** Start of RECORD EXTRACTS **
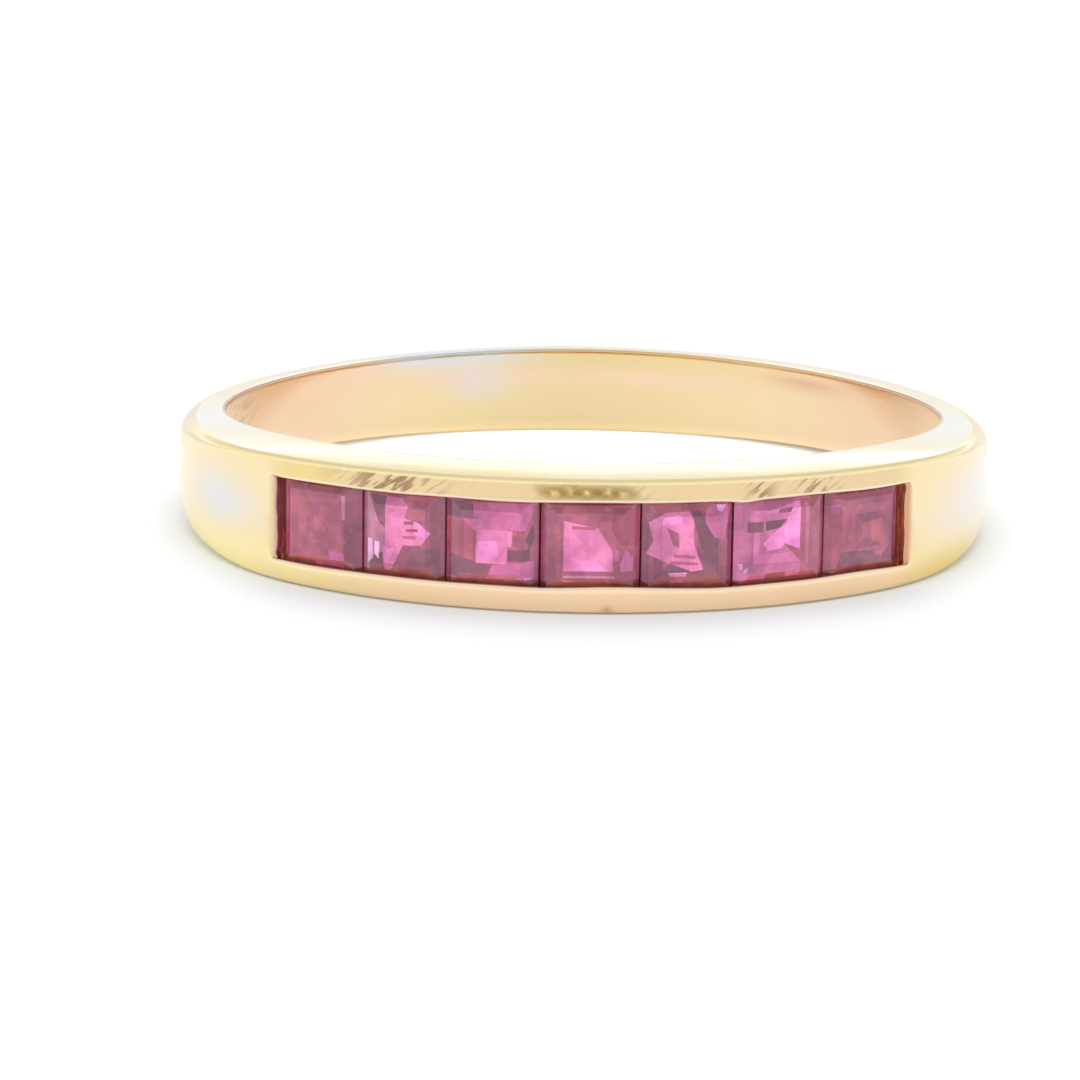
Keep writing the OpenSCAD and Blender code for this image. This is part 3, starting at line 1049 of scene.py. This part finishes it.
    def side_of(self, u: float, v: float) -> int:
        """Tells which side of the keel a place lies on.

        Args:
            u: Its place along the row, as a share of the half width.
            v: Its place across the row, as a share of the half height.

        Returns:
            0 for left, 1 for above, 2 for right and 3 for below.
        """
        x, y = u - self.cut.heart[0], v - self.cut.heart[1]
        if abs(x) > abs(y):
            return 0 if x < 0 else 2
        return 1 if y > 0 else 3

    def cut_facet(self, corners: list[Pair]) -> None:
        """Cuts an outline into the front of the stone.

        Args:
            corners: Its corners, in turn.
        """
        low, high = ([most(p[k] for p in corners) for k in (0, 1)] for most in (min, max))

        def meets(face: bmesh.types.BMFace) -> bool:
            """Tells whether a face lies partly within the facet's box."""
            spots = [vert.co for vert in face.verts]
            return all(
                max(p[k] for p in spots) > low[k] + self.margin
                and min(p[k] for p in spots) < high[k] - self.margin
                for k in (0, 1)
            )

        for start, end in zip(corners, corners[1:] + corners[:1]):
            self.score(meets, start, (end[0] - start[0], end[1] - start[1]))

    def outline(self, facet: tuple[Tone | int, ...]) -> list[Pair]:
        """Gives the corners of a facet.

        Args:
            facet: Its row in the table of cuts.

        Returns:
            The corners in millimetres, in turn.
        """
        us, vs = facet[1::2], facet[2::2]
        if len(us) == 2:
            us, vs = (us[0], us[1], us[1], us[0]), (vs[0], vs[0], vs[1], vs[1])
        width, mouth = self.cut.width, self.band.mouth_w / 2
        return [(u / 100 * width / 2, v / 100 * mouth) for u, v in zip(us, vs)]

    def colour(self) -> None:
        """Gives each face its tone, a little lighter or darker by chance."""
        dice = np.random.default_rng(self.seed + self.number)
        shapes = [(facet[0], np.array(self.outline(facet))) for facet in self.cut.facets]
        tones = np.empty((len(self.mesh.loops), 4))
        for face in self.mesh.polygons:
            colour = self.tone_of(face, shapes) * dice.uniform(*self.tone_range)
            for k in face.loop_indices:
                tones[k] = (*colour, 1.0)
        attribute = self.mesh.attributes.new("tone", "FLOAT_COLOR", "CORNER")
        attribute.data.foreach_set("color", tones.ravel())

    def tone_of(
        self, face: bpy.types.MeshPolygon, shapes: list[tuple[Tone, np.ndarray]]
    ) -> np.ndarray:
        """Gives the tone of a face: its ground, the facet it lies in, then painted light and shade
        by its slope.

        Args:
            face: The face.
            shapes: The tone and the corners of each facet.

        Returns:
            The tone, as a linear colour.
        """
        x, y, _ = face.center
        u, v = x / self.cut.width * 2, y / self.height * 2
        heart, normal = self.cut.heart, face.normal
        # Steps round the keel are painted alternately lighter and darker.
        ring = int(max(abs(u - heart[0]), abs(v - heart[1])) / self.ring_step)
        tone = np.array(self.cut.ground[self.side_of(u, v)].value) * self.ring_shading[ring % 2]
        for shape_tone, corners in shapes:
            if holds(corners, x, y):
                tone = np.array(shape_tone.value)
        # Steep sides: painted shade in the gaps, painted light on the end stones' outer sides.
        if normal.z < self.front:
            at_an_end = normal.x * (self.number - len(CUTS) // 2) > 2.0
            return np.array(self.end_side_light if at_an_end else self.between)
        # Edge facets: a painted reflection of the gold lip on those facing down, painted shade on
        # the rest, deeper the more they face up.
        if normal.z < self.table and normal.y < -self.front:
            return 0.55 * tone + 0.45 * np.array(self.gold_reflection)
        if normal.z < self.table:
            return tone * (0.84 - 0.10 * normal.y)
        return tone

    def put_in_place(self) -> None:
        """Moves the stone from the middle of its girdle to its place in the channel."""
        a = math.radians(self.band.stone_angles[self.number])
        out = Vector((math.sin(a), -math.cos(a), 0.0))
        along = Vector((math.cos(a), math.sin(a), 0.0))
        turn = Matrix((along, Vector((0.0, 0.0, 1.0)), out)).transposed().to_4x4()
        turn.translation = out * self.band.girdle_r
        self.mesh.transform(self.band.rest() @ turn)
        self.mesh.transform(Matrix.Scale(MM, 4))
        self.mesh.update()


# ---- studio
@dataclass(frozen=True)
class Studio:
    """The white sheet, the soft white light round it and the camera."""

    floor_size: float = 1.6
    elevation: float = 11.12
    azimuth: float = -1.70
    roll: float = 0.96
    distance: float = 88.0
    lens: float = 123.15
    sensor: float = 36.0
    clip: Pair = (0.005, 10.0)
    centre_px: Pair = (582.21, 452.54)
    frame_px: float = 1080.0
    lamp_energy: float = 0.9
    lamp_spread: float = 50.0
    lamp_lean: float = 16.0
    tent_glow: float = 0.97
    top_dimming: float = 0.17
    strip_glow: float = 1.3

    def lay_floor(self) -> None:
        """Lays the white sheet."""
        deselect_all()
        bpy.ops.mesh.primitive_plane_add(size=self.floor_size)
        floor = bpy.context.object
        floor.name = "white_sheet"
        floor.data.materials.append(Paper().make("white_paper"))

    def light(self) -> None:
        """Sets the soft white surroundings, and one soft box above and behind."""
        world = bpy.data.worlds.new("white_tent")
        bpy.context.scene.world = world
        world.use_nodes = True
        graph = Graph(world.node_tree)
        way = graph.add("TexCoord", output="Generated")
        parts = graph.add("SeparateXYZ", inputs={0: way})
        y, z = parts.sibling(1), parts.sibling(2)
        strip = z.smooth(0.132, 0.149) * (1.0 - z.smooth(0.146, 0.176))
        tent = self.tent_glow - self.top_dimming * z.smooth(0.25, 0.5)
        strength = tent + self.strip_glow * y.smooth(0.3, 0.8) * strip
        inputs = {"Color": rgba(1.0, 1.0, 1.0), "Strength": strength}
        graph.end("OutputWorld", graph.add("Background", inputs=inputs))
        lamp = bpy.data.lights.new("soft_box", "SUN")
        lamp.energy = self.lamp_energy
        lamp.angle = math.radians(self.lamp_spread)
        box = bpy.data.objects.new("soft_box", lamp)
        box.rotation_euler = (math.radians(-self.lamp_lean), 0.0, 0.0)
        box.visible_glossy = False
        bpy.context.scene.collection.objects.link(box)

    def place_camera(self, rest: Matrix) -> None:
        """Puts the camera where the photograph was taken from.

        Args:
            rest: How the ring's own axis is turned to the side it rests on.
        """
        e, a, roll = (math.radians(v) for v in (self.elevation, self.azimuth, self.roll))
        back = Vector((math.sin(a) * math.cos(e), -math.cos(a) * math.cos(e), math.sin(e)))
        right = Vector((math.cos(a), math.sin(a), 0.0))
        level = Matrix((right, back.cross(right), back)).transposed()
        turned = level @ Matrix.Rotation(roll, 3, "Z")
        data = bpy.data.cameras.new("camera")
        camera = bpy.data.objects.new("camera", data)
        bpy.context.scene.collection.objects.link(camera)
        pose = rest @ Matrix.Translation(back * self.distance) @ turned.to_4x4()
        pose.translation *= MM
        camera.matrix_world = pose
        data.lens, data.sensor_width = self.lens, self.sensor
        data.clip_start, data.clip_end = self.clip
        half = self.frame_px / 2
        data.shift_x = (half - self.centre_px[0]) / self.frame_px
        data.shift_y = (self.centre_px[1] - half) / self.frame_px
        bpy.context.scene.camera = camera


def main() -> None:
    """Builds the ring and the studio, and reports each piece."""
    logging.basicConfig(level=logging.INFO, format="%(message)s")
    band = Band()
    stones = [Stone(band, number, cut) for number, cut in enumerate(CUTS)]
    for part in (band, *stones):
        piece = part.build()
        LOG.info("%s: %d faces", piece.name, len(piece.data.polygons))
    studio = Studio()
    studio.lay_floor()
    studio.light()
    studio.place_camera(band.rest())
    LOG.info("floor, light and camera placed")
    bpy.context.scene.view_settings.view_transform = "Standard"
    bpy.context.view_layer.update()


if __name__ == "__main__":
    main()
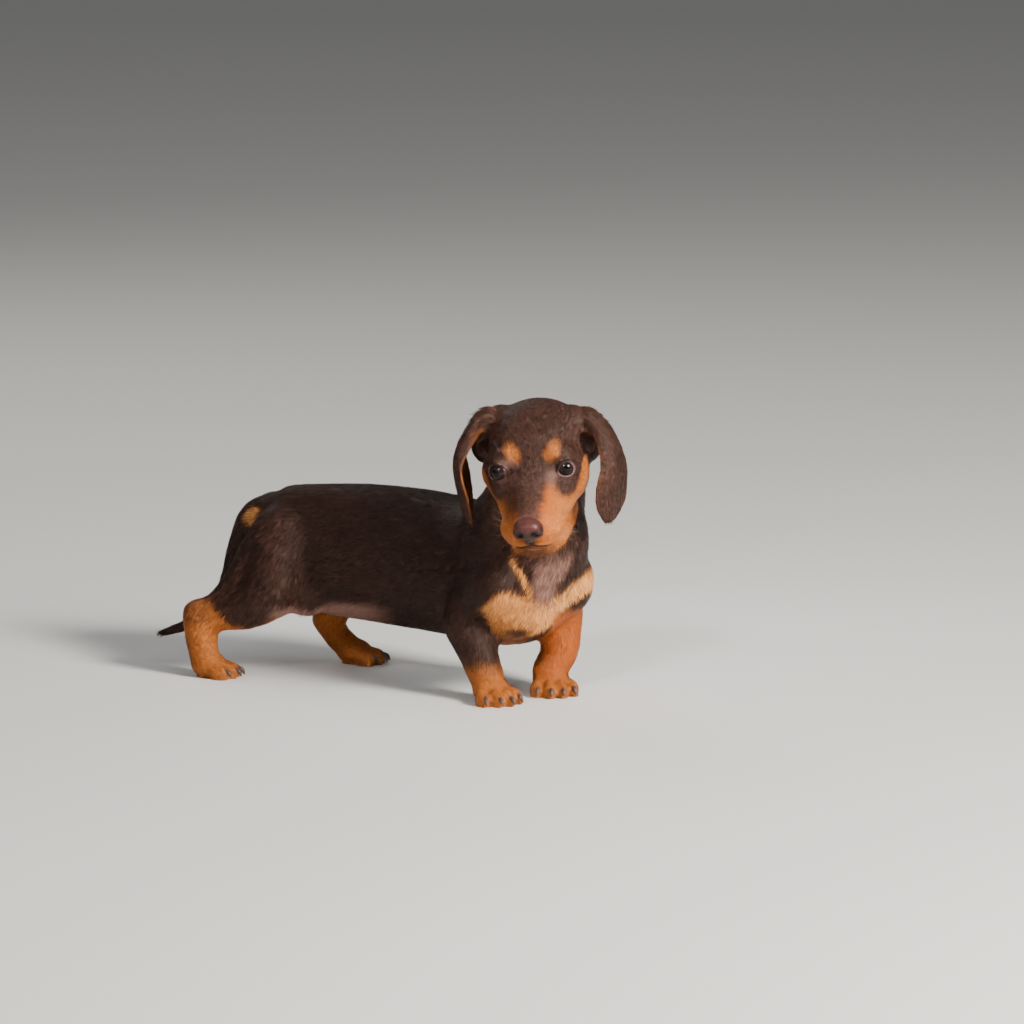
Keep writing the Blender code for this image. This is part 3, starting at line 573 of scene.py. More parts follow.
** End of RECORD EXTRACTS **
--- WORK REQUIRED ---
Please copy only these lines, exactly: the first line of the records through the line containing "return 1 if y > 0 else 3", ends included.

--- SOLUTION TO THIS TASK ---
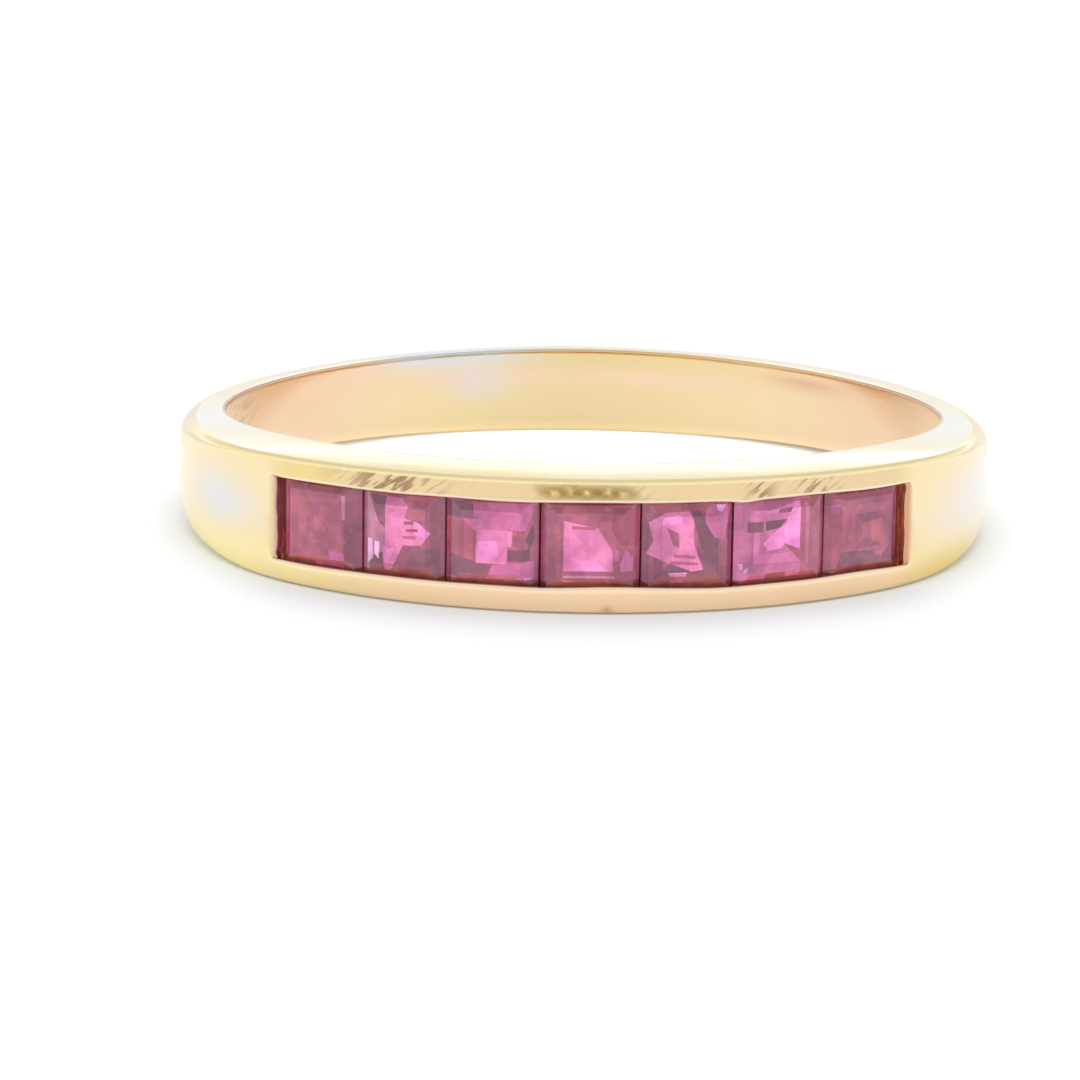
Keep writing the OpenSCAD and Blender code for this image. This is part 3, starting at line 1049 of scene.py. This part finishes it.
    def side_of(self, u: float, v: float) -> int:
        """Tells which side of the keel a place lies on.

        Args:
            u: Its place along the row, as a share of the half width.
            v: Its place across the row, as a share of the half height.

        Returns:
            0 for left, 1 for above, 2 for right and 3 for below.
        """
        x, y = u - self.cut.heart[0], v - self.cut.heart[1]
        if abs(x) > abs(y):
            return 0 if x < 0 else 2
        return 1 if y > 0 else 3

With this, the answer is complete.